Integrated Pest Management(IPM) for Landscapes

What is Integrated Pest Management (IPM)?

Integrated Pest Management, or IPM, is a preventative and treatment process, that utilizes an environmentally friendly approach to resolve pest issues within the environment. IPM programs focus on the use of holistic treatment and preventative options, so as to minimize the impact, exposure, and risks to people and the surrounding environment.

Integrated Pest Management (IPM) Definition

Over the years there have been many definitions for IPM and as the years go on, the definition has continued to evolve. I am going to share what is perhaps my favorite definition of Integrated Pest Management (IPM). It most closely reflects my use of IPM and is broken down in a manner that is more easily understood:

“Integrated pest management (IPM) is a pest management strategy that focuses on long-term prevention or suppression of pest problems with minimum impact on human health, the environment, and non-target organisms. Preferred pest management techniques include encouraging naturally occurring biological control, using alternate plant species or varieties that resist pests, selecting pesticides with lower toxicity to humans or non-target organisms; adoption of cultivating pruning, fertilizing, or irrigation practices that reduce pest problems; or changing the habitat to make it incompatible with pest development. Broad spectrum pesticides are used as a last resort when careful monitoring indicates they are needed according to pre-established guidelines.”

M.L. Flint, S. Daar and R. Molinar. 1991. Establishing integrated pest management policies and programs: a guide for public agencies. Univ. Calif. IPM Pub. 12. 9 pp.

 

For additional IPM definitions read the Integrated Plant Protection Centers, Compendium of IPM Definitions (CID)

How does Integrated Pest Management (IPM) Work?

Early detection, monitoring, and accurate identification of pests…

IPM focuses mainly on prevention of future pest issues by assessing current risk factors. In order, to efficiently assess possible risks, we need early detection and monitoring. This means that we need to determine what pests are currently present in your landscape, the number of pests and what damage has already transpired. Determining whether or not a pest is likely to become a problem and developing an effective management strategy are dependent on accurately identifying the pest.
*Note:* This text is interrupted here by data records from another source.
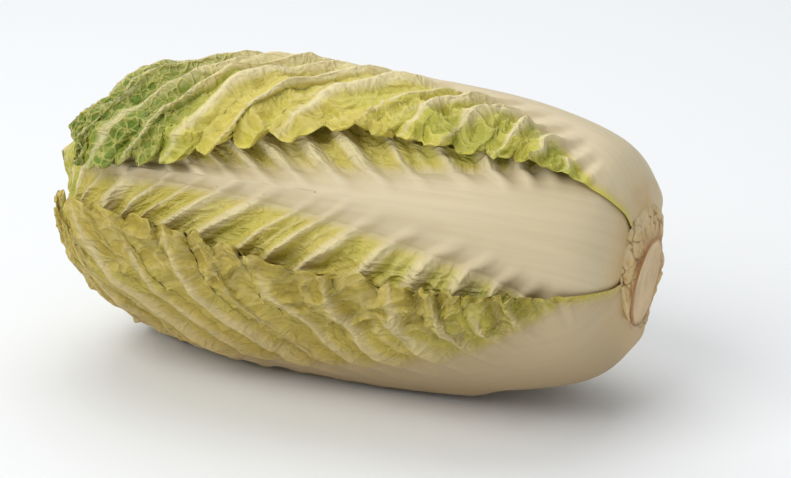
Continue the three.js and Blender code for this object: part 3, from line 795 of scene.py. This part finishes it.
def leaf_material(name, colours):
    """A leaf's flesh. The midrib is cream with fine lengthwise lines, rare specks and a brown stain at the
    stem. The blade goes from yellow to green by the green map. It is paler on its thin margin, the veins,
    the net, its seams and pleats and, where it is green, a honeycomb of the finest veins. Its hollows and
    the tucks between the lobes get painted light and shade: a saturated yellow that stands in for light
    glowing through the tissue, dark green where the blade is green. The map of browning and shade browns
    both midrib and blade, partly as real browning of the lowest leaves and partly as painted shade that
    grows towards their underside, and turns their hollows and the seams near the margin dark brown,
    painted shade with some real browning. The bump raises veins, seams, pleats and honeycomb by their own
    masks, and roughens all by noise."""
    s, c = Shader(name), colours
    rib, vein, hollow, green, edge, net, fine_net = s.attributes(
        "rib", "vein", "hollow", "green", "edge", "net", "fine_net")
    near_stem, tan, lobe, run_x, run_y, count, tuck_depth, begun = s.attributes(
        "near_stem", "tan", "lobe", "run_x", "run_y", "count", "tuck", "begun")
    where = s.place("Object", 1, 1, 1)
    mottle, cloud, fine = s.noise(where, 55.0, 4.0), s.noise(where, 14.0, 2.0), s.noise(where, 420.0, 3.0)
    lines = s.noise(s.place("UV", 170, 6, 1), 1.0, 4.0, 0.6)
    broad_lines = s.noise(s.place("UV", 34, 1.6, 1), 1.0, 3.0, 0.5)
    cloth = s.plane(run_x, run_y)
    seam = s.seams(s.warp(cloth, 1.3, 0.5), 1.0, 0.17)
    small_seam = s.seams(s.warp(cloth, 3.0, 0.25), 2.7, 0.25)
    pleat = s.noise(s.plane(run_x * 2.0, run_y * 0.5), 1.0, 2.0) - 0.5
    pleat = (1 - pleat * pleat * 60).clamped()
    line = count.near_whole(0.11) * vein.band(0.1, 0.45)
    honeycomb = s.seams(s.warp(s.place("Object", 190, 190, 190), 0.6, 0.7), 1.0, 0.16)
    honeycomb = honeycomb * green.band(0.3, 0.75) * (1 - rib)
    tuck = (count * LOBES_PER_VEIN + LOBE_SHIFT).near_whole(0.13) * tuck_depth * (1 - rib)
    specks = 1 - s.cell_map(where, 105.0, "F1").band(0.035, 0.075)
    specks = specks * s.noise(where, 37.0, 0.0).band(0.6, 0.66)

    blade = s.layers(
        c.blade,
        ((green * 1.25 - 0.05 + (cloud - 0.5) * 0.5).clamped(), c.fresh),
        (green.band(0.25, 0.7) * (1 - vein * 0.4), c.dark),
        # Painted light and shade in the hollows: a saturated yellow standing in for light glowing through the
        # tissue, dark green where the blade is green and dark brown on the lowest leaves.
        (hollow * 0.8, s.layers(c.hollow, (green, c.dark), (tan, c.brown_shaded_hollow))),
        ((mottle - 0.4) * 0.3 * (1 - green * 0.7), c.pale),
        ((net * 0.5 + fine_net * 0.12) * (1 - hollow * 0.5) * (1 - green * 0.5), c.pale),
        ((1 - lobe) * (1 - green) * 0.3, c.pale),
        ((seam * 0.25 + pleat * 0.12) * (1 - green * 0.6), c.pale),
        (edge * (1 - green) * 0.5, c.edge),
        (vein.band(0.12, 0.85) * (1 - green.band(0.4, 1) * 0.7), c.vein),
        (honeycomb * 0.55, c.pale),
        (line * 0.7, c.vein),
        # Painted shade in the tucks between the lobes, in the hollows' colour.
        (tuck * 0.3, c.hollow),
        # The lowest leaves' browning, darkened further towards the underside as painted shade.
        (tan * 0.75, c.brown_shaded_blade),
        # Fine dark brown lines of the net near the lowest leaf's margin: partly real browned veins, partly
        # painted shade in the creases.
        (tan * lobe * small_seam * 0.55, c.brown_shaded_hollow),
        (tan * seam * lobe.band(0.2, 0.8) * 0.3, c.vein),
    )
    bar = s.layers(
        c.rib,
        (broad_lines.band(0.35, 0.7) * 0.45, c.rib_shade),
        (lines.band(0.55, 0.75) * 0.12, c.vein),
        # The lowest leaves' midribs browned, darkened further towards the underside as painted shade.
        (tan * 0.85, c.brown_shaded_rib),
        (specks * 0.6, c.speck),
        (near_stem * (0.4 + 0.6 * mottle.band(0.3, 0.75)), c.scar),
    )
    raised = seam * (0.4 + green * 0.9) + small_seam * 0.2 + line * 0.5 + pleat * 0.45 + honeycomb * 0.9
    under = s.bump((1 - rib) * begun * (raised - tuck * 0.2), 0.0016, 0.6)
    grain = lines * rib * 0.12 + (1 - rib) * (mottle * 0.6 + fine * 0.25 + fine_net * 0.6) + fine * 0.06
    return s.finish({
        "Base Color": s.mix(rib, blade, bar),
        "Roughness": 0.46 + 0.10 * mottle - 0.06 * rib,
        "Normal": s.bump(grain, 0.0006, 0.55, under),
        **flesh(0.25, 0.0022),
    })


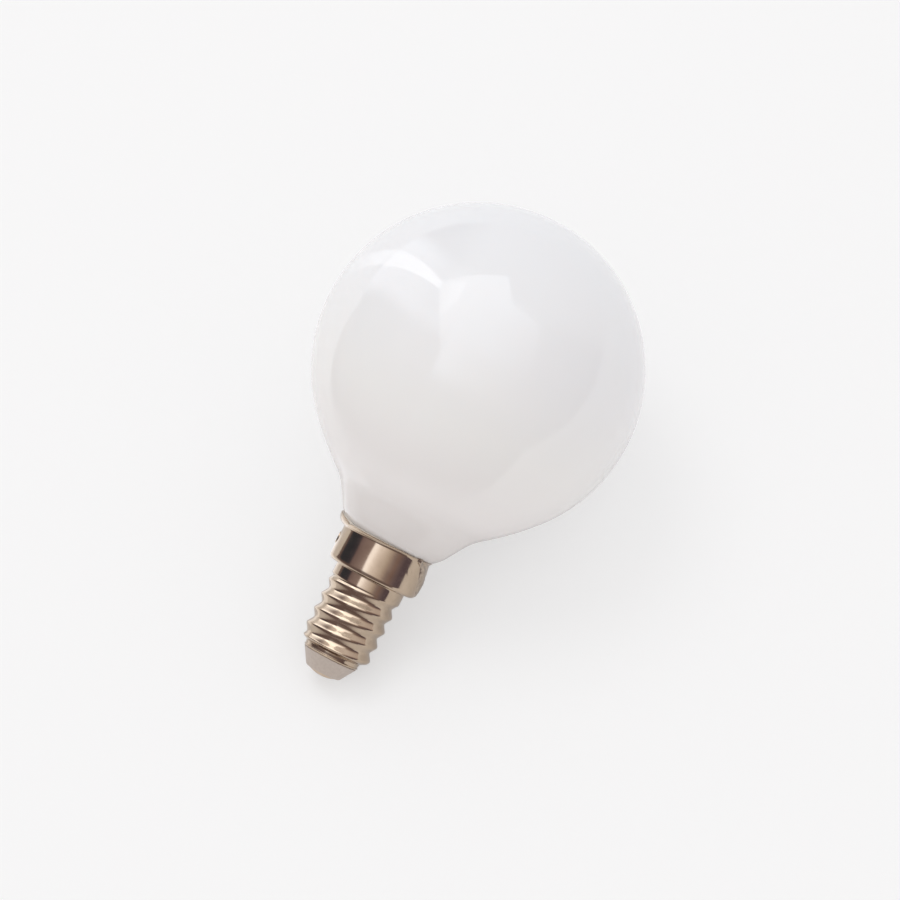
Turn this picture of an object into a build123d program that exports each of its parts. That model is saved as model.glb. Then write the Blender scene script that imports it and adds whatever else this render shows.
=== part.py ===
from build123d import *
import os
from math import asin, atan2, cos, degrees, hypot, radians, sin, tan

# A small globe light bulb with an opal glass envelope and a candelabra
# screw cap, lying on its side as it comes to rest on a table.
# Sizes are in millimetres and angles in degrees.
# Heights run along the bulb's own axis, from the tip of the bottom contact
# at 0 up to the top of the globe.
# Directions round that axis are counted from +x of the bulb's base plane.

# Glass envelope
globe_diameter = 52.3
globe_end_angle = 41.1
shoulder_end_angle = 52.2
waist_blend = 9.0
glass_cone_angle = 31.8
glass_cone_rise = 2.5
glass_collar_spread = 2.3
glass_collar_rise = 2.3
glass_neck_length = 4.2
glass_play = 0.35
glass_above_shoulder = 1.7
glass_edge_round = 0.8

# Screw thread of the cap
thread_major = 11.75
thread_depth = 0.66
thread_pitch = 2.54
thread_bottom = 4.45
thread_top = 14.9
thread_start_angle = -111.0
runout_height = 0.5

# Sheet that the cap is pressed from
wall = 0.25
cap_neck_length = 1.8
shoulder_width = 1.625
skirt_corner = 0.8
shoulder_blend = 0.2

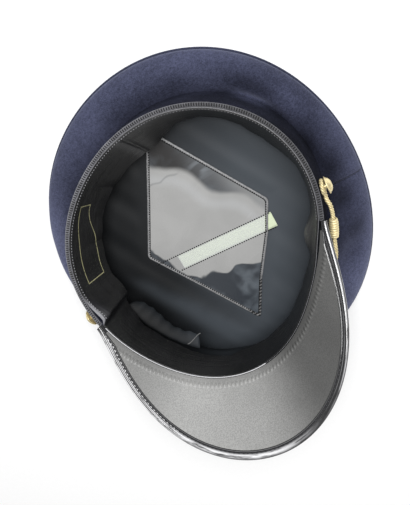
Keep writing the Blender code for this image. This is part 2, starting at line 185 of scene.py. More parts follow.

Once a pest has been identified and monitoring has been completed, we then take into consideration the pest itself, as well as environmental factors to determine whether or not the pest can be tolerated, or if there is need for control.

Integrated Pest Management (IPM) focuses on long-term prevention of pest and managing environmental damages…

IPM programs focus on more than just simply eliminating current pests, but rather taking into consideration the environmental factors within the landscape that are affecting the pest and its ability to thrive. Using a combination of controls, or methods, we can create conditions that are unfavorable for the pest rendering a long-term solution and preventing re-infestation. Pest management controls are grouped into four main categories:

Biological

A Biological control is a method that relies on the use of natural mechanisms, often with the support of an active human management role to control pests and their damage. What do I mean by natural mechanisms? I mean the use of pests’ natural enemies, predators, pathogens, parasites, and competitors. These natural enemies may be released on the property, or if attainable, attracted to the landscape. For example, specific types of flowers or plants, may be utilized to attract beneficial insects to pest-prone, or pest infested sites throughout the landscape.

Mechanical

Mechanical, or physical, controls are methods used to physically control a pest; perhaps by killing the pest directly, systematically blocking the pest from an area using screens or barriers, or creating an unfavorable living condition such as using mulch to control weeds.

Cultural

A Cultural control is the practice of modifying the growing environment to reduce pest prevalence and mitigate the reproduction, spread, and survival of the unwanted pests. Some examples of cultural control in Integrated Pest Management (IPM) might include modifying the soils pH levels or altering irrigation procedures.

Chemical

A Chemical control is the use of pesticides, to eliminate unwanted pests. However, in IPM pesticides are used only as needed and are applied sparingly to minimize contamination and possible harm to humans, water sources, the surrounding landscape or environment and even other organisms (i.e. insects or pests) that are not the target. In addition, chemical controls are used in combination with one, or more, of the above mentioned methods to create a more effective and long-term result.